Section 83A of the Seafarers Act is qualified by subsection 83A(9), which provides that an employee must not be required to undergo an examination under section 83A at more frequent intervals than are stated by the Minister by legislative instrument.

This instrument is made by the Minister under subsections 66(6) and 83A(9) of the Seafarers Act to specify that an employee must not be required to undergo an examination by the same legally qualified medical practitioner nominated by the employer under section 66 or section 83A more frequently than at one-month intervals. The specified interval is a minimum interval that only applies if the employee undergoes the examination.

For the avoidance of doubt, the intervals specified in this instrument are the minimum intervals for which employees can be required to undergo an examination under sections 66 and 83A of the Seafarers Act. This instrument does not specify, or imply, that employees should be required to undergo an examination at such intervals under sections 66 and 83A of the Seafarers Act

Human rights implications

Article 9 of the International Covenant on Economic, Social and Cultural Rights provides for the right of everyone to social security, including social insurance. General Comment 19 by the Committee on Economic, Social and Cultural Rights elaborates on Article 9, stating that the ‘States parties should … ensure the protection of workers who are injured in the course of employment or other productive work’.1

The workers’ compensation scheme established by the Seafarers Act is a form of social insurance which relevantly provides rehabilitation and compensation support for employees with work-related injuries.

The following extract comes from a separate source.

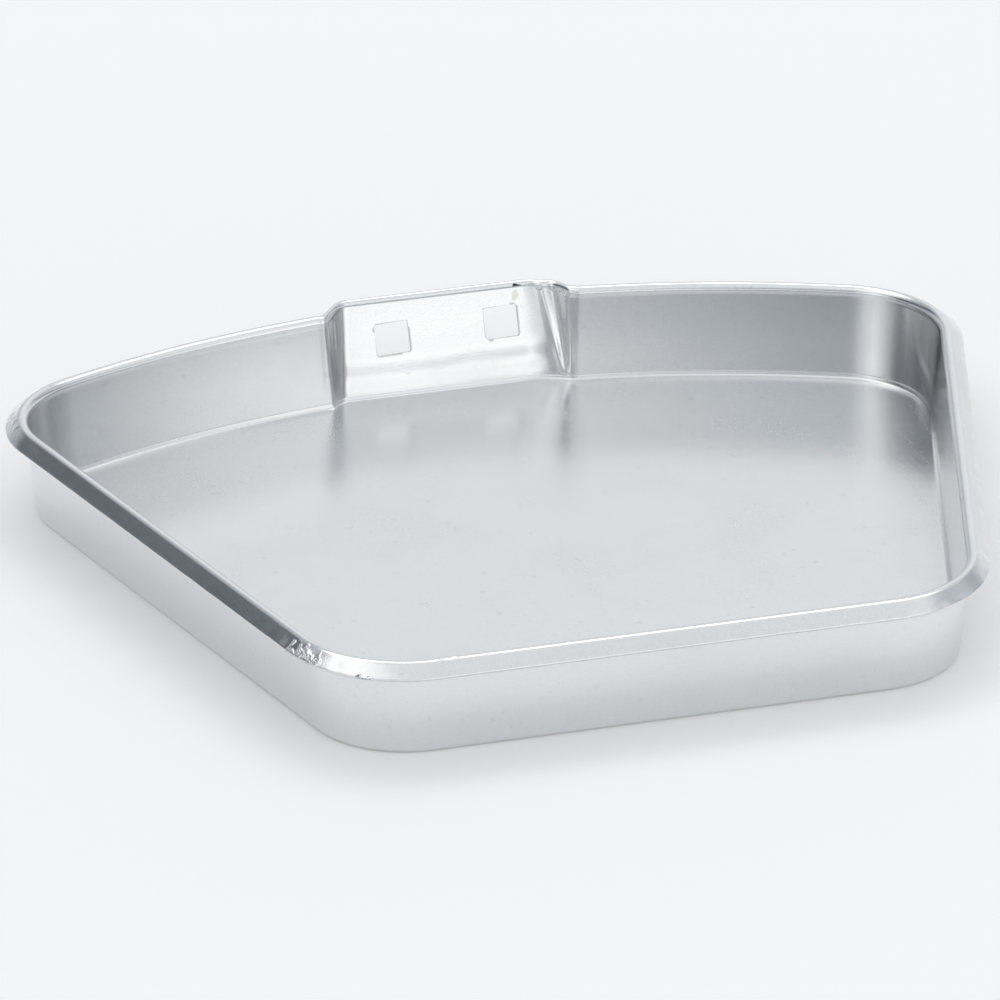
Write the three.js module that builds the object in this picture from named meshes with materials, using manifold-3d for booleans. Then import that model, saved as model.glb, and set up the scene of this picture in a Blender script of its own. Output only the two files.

This instrument positively engages the right to social security by protecting injured employees from the requirement to attend medical examinations with the same legally qualified medical practitioner more frequently than is necessary for the employer to determine their entitlements, or to reconsider a determination in relation to their entitlements, under the Seafarers Act.

Conclusion

This legislative instrument is compatible with human rights.

The Hon Kelly O’Dwyer MP

Minister for Jobs and Industrial Relations

 



1 Committee on Economic, Social and Cultural Rights, General Comment 19: The Right to Social Security (art. 9), U.N. Doc E/C.12/GC/19 (2008), [17].